Item-item recommendation based on cosine similarity

Question

As a part of a recommender system that I am building, I want to implement a item-item recommendation based on cosine similarity. Ideally, I would like to compute the cosine similarity on 1 million items represented by a DenseVector of 2048 features in order to get the top-n most similar items to a given one.

My problem is that the solutions I've come across perform poorly on my dataset.

I've tried :

Calculating the cosine similarity between all the rows of a dataframe in pyspark
Using columnSimilarities() from mllib.linalg.distributed
Reducing dimensionality with PCA

Here is the solution using columnSimilarities()

import pyspark
from pyspark.sql import SparkSession
from pyspark.ml.feature import PCA
from pyspark.mllib.linalg.distributed import IndexedRow, IndexedRowMatrix
from pyspark.sql.functions import row_number

new_df = url_rdd.zip(vector_rdd.map(lambda x:Vectors.dense(x))).toDF(schema=['url','features'])

# PCA
pca = PCA(k=1024, inputCol="features", outputCol="pca_features")
pca_model = pca.fit(new_df)
pca_df = pca_model.transform(new_df)

# Indexing my dataframe
pca_df.createOrReplaceTempView('pca_df')
indexed_df = spark.sql('select row_number() over (order by url) - 1 as id, * from pca_df')

# Computing Cosine Similarity
mat = IndexedRowMatrix(indexed_df.select("id", "pca_features").rdd.map(lambda row: IndexedRow(row.id, row.pca_features.toArray()))).toBlockMatrix().transpose().toIndexedRowMatrix()
cos_mat = mat.columnSimilarities()

Is there a better solution on pyspark to compute the cosine similarity and get the top-n most similar items ?

I see you're using a lambda, therefore forcing deserializing into Python objects.
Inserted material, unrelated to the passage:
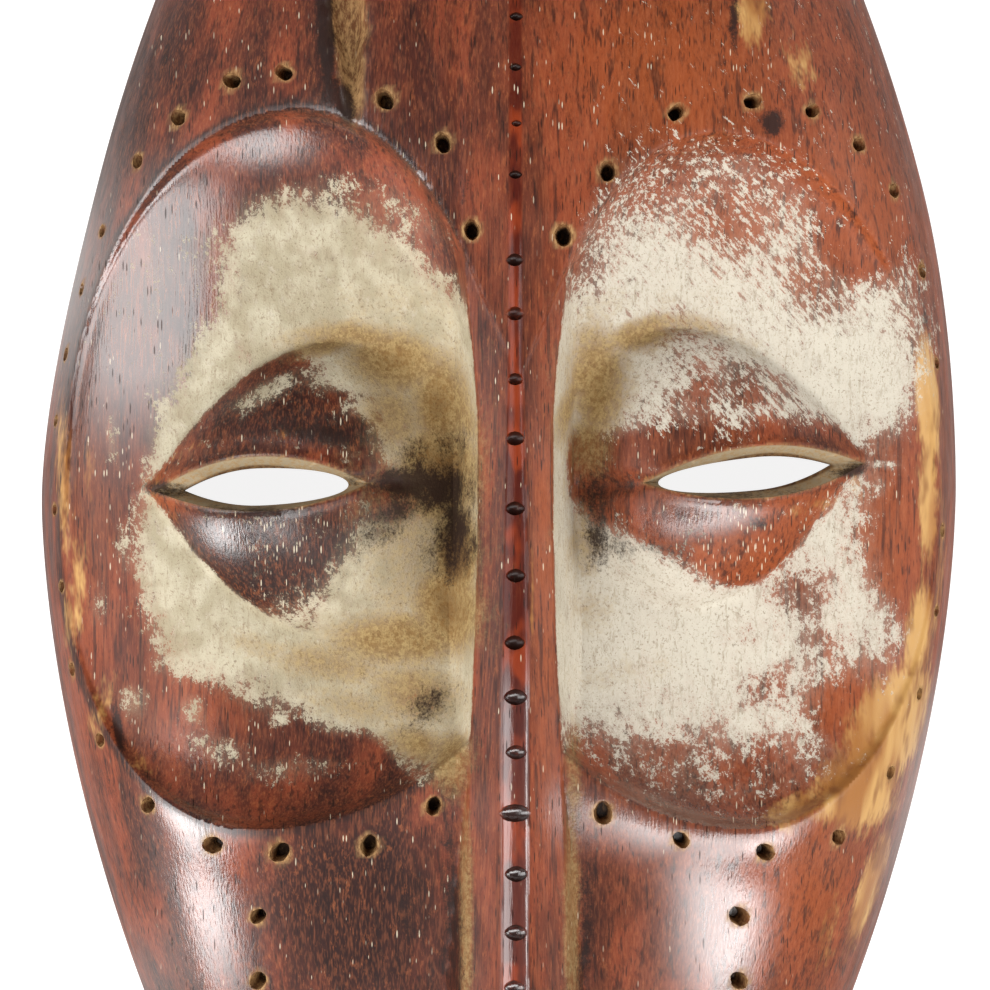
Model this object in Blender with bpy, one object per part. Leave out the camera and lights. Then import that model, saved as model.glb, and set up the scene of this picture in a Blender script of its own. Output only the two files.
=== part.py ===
"""A Lega mask, carved from one block of hardwood and hollowed from behind.

The mask lies on its back. Its rim is in the plane z = 0, the face looks up along +Z,
the forehead is towards +Y and +X is to the right of the face as it is looked at.
Everything is in metres.
"""
import math

import bmesh
import bpy
from mathutils import Matrix, Vector

MM = 0.001

# The block: an upright oval, domed in front
LENGTH = 250 * MM
WIDTH = 131.4 * MM
CROWN = 50 * MM
SIDE_REACH = 139.7 * MM     # where the long side curves would meet, were the ends not rounded
SIDE_POWER = 1.7
SIDE_ROOT = 1.5
END_START = 70.7 * MM       # from here on each end is a part of an ellipse
END_REACH = 140 * MM
LEAN = 1.6 * MM             # the forehead leans a little to the right of the chin
DOME_POWER = 3.3            # 2 would be an ellipse; more gives a flatter face and rounder shoulders
PROFILE_POWER = 2.6
PROFILE_ROOT = 1.9

# The hollow behind the face
SIDE_RIM = 7.5 * MM
END_RIM = 11 * MM
HOLLOW_HEIGHT = 30 * MM

# The nose, a raised strip that runs up into the forehead
NOSE_X = 2.4 * MM
NOSE_TOP_Y = 108 * MM
NOSE_TIP_Y = -87 * MM
NOSE_TIP_Z = 56 * MM
NOSE_WAIST_Y = 2 * MM
NOSE_WAIST = 10.4 * MM
NOSE_FOOT_WIDTH = 14.6 * MM
NOSE_FLARE = 15 * MM
CREST = 1.8 * MM            # half the flat crest
FLANK_DROP = 3.4 * MM
NOSE_FOOT = 2.2 * MM        # how far the steep side walls run out
WALL_SLOPE = 3.2
TIP_ROUNDING = 7 * MM
TIP_DROP = 5 * MM
NOTCH_HALF = (1.7 * MM, 1.1 * MM, 0.9 * MM)
NOTCHES = (
    84.5, 76, 67.9, 60.7, 52.7, 45.4, 33.3, 25.7, 16.4, 8.0, -1.9,
    -11.4, -20.9, -28.6, -36.4, -53.6, -61.9, -69.7, -77.5,
)
BIG_NOTCH_Y = -45 * MM
BIG_NOTCH_HALF = (3.0 * MM, 1.4 * MM, 1.3 * MM)

# The hollowed eye sockets
EDGE_STEP = 1.4 * MM
SOCKET_DEPTH = 17 * MM
DISH_DEPTH = 7 * MM         # what a socket gains within a short distance of its edge
DISH_REACH = 9 * MM
CUTTER_TOP = 75 * MM

# The old loss in the forehead, a gouge along the grain
GOUGE_CENTRE = (-22.0 * MM, 76 * MM)
GOUGE_HALF = (2.6 * MM, 25 * MM, 2.6 * MM)
GOUGE_TILT = math.radians(4)

# The blind holes, drilled by eye in rows that follow the sockets and the cheeks
HOLE_RADIUS = 1.35 * MM
HOLE_DEPTH = 4.2 * MM
HOLE_LIP = 1.5 * MM
LEFT_HOLES = (
    (-49.9, -44.1), (-56.8, -34.9), (-60.9, -24.9), (-62.4, -13.1), (-63.4, -2.1),
    (-63.3, 10.6), (-61.9, 20.1), (-59.6, 29.4), (-56.6, 37.7), (-51.5, 47.6),
    (-45.6, 53.7), (-37.9, 58.9), (-30.5, 60.0), (-16.1, 56.1), (-7.9, 50.0),
    (-3.8, 37.6), (-9.2, -44.1), (-18.4, -49.7), (-31.1, -50.7), (-40.6, -49.7),
)
RIGHT_HOLES = (
    (9.2, 36.8), (15.5, 45.9), (25.2, 54.3), (36.1, 55.9), (44.6, 54.6),
    (51.3, 49.9), (56.4, 43.4), (60.5, 32.0), (62.6, 18.8), (63.4, -5.1),
    (62.6, -16.6), (60.1, -28.4), (55.9, -39.6), (48.4, -48.7), (37.9, -50.7),
    (25.9, -48.9), (14.8, -45.1),
)
CHEEK_ROW_X = 34.2 * MM
CHEEK_ROW_TOP = -59.8 * MM
CHEEK_BEND_Y = -69 * MM     # below this the row turns in round the mouth
CHEEK_BEND_DROP = 50 * MM
CHEEK_BEND_HOLES = 7

HOLLOW_FLOOR = -5 * MM      # the slits are cut on past the rim, into the open hollow
SMALL = 1e-6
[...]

That could be a source of the performance problem. Can you provide the full imports in your example, so that we get an actual [mcve](https://stackoverflow.com/help/mcve) and know which parts are from pyspark and which ones aren't? — Oliver W., Apr 18 '19 at 20:29

score 2 · Accepted Answer · answered Apr 19 '19 at 08:49

2

Consider caching new_df, as you're going over it at least twice (once to fit a model, another time to transform the data).

Additionally, don't forget about the optional threshold you can pass to the columnSimilarities method.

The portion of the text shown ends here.